▶ [What this task involves]
Output all lines exactly.

▶ [Material]

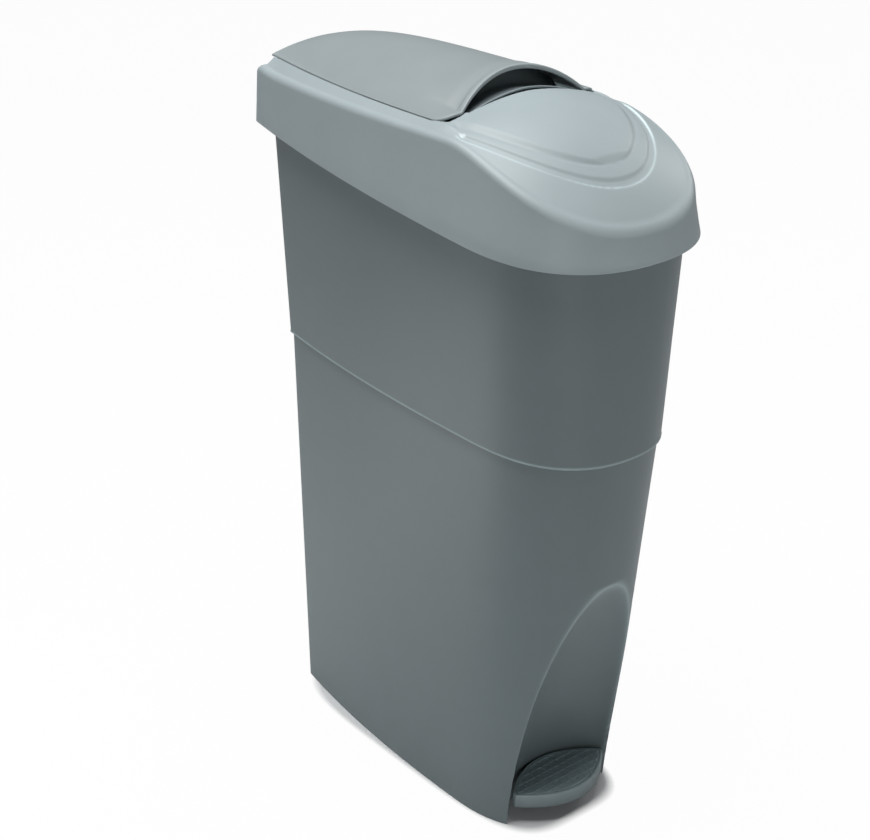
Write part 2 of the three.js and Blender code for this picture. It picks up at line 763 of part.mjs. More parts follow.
const skirtZ = rim.z - lidSize.rimCover;
const lidLevel = {
  ...grown(upperLevel(skirtZ), lidSize.overhang),
  front: upperLevel(skirtZ).front + lidSize.noseOverhang,
};
const skirtLine = (y) => rimZ(y) - lidSize.rimCover;
const lidBack = lidLevel.back;
const lidNose = -lidLevel.front;

function shoulderHeight(x, y) {
  const { rearRise, crestRise, noseRise, backRise, crestY, noseFallCurve } = lidSize;
  if (y < crestY) {
    const share = (crestY - y) / (crestY - lidNose);
    return skirtZ + mix(crestRise, noseRise, clampShare(share) ** noseFallCurve);
  }
  const side = mix(crestRise, rearRise, smooth((y - crestY) / (lidBack - crestY)));
  const across = smooth((lidSize.backShoulderX - Math.abs(x)) / lidSize.backShoulderFade);
  const atBack = smooth((y - lidBack + lidSize.backShoulderDepth) / lidSize.backShoulderDepth);
  return skirtZ + mix(side, backRise, across * atBack);
}

// How far the wall leans in from the skirt's edge up to the shoulder's round
function wallLean(x, y) {
  const draft = mix(lidSize.noseDraftShare, lidSize.rearDraftShare, clampShare(toBack(lidLevel, y)));
  return draft * (shoulderHeight(x, y) - lidSize.shoulderRound - skirtLine(y));
}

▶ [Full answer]
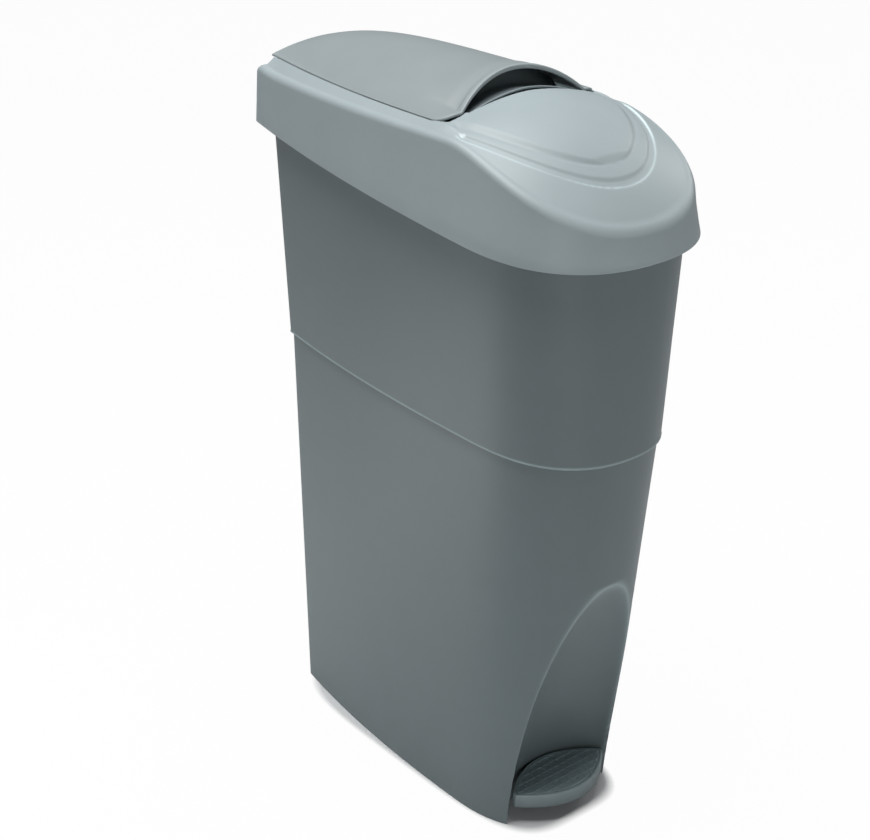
Write part 2 of the three.js and Blender code for this picture. It picks up at line 763 of part.mjs. More parts follow.
const skirtZ = rim.z - lidSize.rimCover;
const lidLevel = {
  ...grown(upperLevel(skirtZ), lidSize.overhang),
  front: upperLevel(skirtZ).front + lidSize.noseOverhang,
};
const skirtLine = (y) => rimZ(y) - lidSize.rimCover;
const lidBack = lidLevel.back;
const lidNose = -lidLevel.front;

function shoulderHeight(x, y) {
  const { rearRise, crestRise, noseRise, backRise, crestY, noseFallCurve } = lidSize;
  if (y < crestY) {
    const share = (crestY - y) / (crestY - lidNose);
    return skirtZ + mix(crestRise, noseRise, clampShare(share) ** noseFallCurve);
  }
  const side = mix(crestRise, rearRise, smooth((y - crestY) / (lidBack - crestY)));
  const across = smooth((lidSize.backShoulderX - Math.abs(x)) / lidSize.backShoulderFade);
  const atBack = smooth((y - lidBack + lidSize.backShoulderDepth) / lidSize.backShoulderDepth);
  return skirtZ + mix(side, backRise, across * atBack);
}

// How far the wall leans in from the skirt's edge up to the shoulder's round
function wallLean(x, y) {
  const draft = mix(lidSize.noseDraftShare, lidSize.rearDraftShare, clampShare(toBack(lidLevel, y)));
  return draft * (shoulderHeight(x, y) - lidSize.shoulderRound - skirtLine(y));
}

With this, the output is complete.